L’explication de la solution qui a été retenue réside dans la tendance jurisprudentielle d’extension du domaine de la subrogation, mouvement que la doctrine qualifie parfois « d’égarement » (en ce sens, D. R. Martin et L. Andreu, La subrogation personnelle, in L. Andreu [dir.], La réforme du régime général des obligations, 2011, Dalloz, p. 93 s.). La Cour de cassation a notamment admis que les obligations du solvens et du débiteur libéré par le paiement puissent avoir des causes distinctes (Civ. 1re, 25 nov. 2009, n° 08-20.438, Dalloz actualité, 8 déc. 2009, S. de La Touanne ; D. 2010. 802 , note A. Hontebeyrie ). Les faits de l’espèce correspondent à cette hypothèse. En effet, il existait bien un lien fort entre les différentes obligations en cause, se manifestant notamment par le calcul de l’indemnité due par l’expert-comptable et garantie par l’assureur, déterminé comme un pourcentage des sommes restant dues sur les créances de condamnation de l’auteur des infractions pénales. Ce lien ne suffit toutefois pas à établir un rapport d’obligations solidaires, et même si ces obligations se rapprochent par leur objet, elles ont des causes distinctes.

Les arrêts reconnaissant cette extension du domaine de la subrogation étaient pour l’essentiel antérieurs aux modifications opérées par l’ordonnance du 10 février 2016 portant réforme du droit des contrats, du régime général et de la preuve des obligations.

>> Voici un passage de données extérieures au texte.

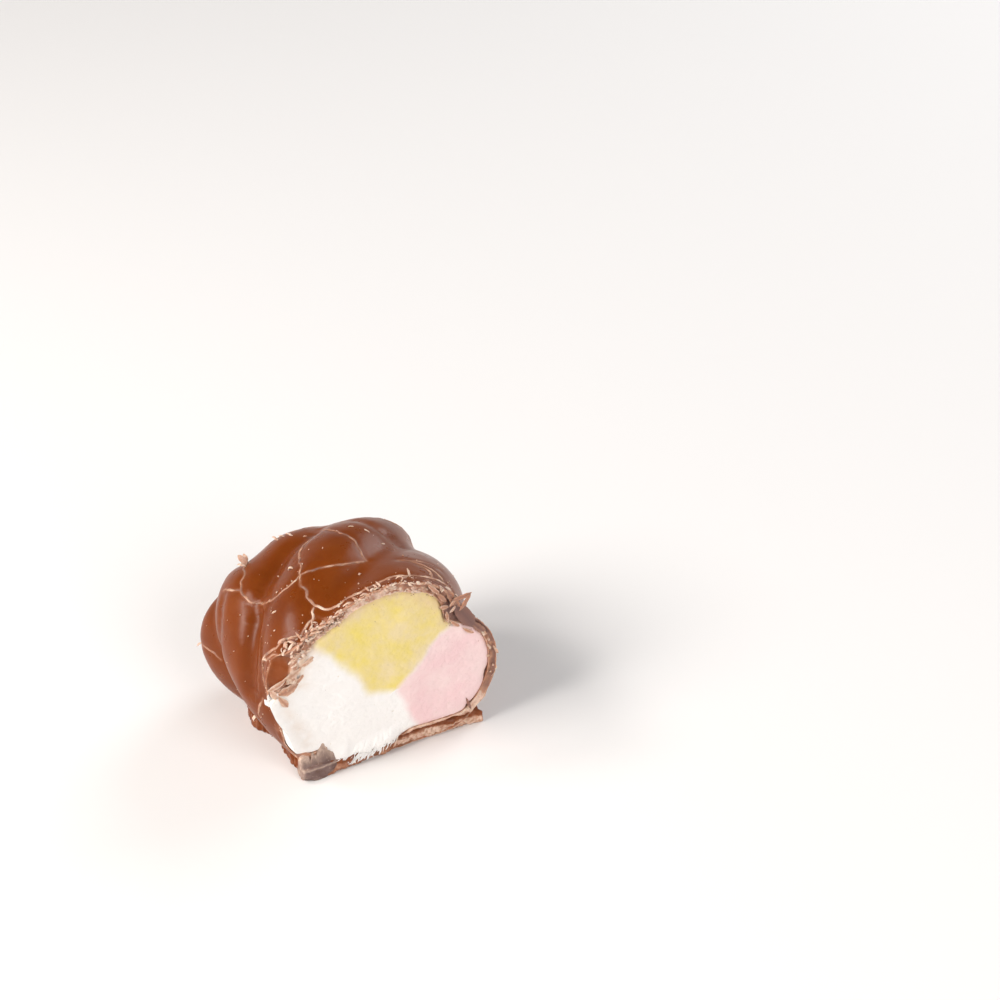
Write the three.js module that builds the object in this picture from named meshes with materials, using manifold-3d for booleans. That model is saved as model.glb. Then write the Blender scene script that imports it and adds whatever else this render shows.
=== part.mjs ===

Depuis, les textes ont changé, sans que le législateur manifeste l’intention de briser les anciennes jurisprudences : le rapport au président de la République joint à l’ordonnance précise que la nouvelle rédaction des articles 1346 et suivants du code civil « répond à la jurisprudence actuelle, très libérale dans son interprétation des textes ». Tout laisse penser que la Cour de cassation a pris acte de cette déclaration et a décidé de maintenir sa jurisprudence libérale en matière de subrogation.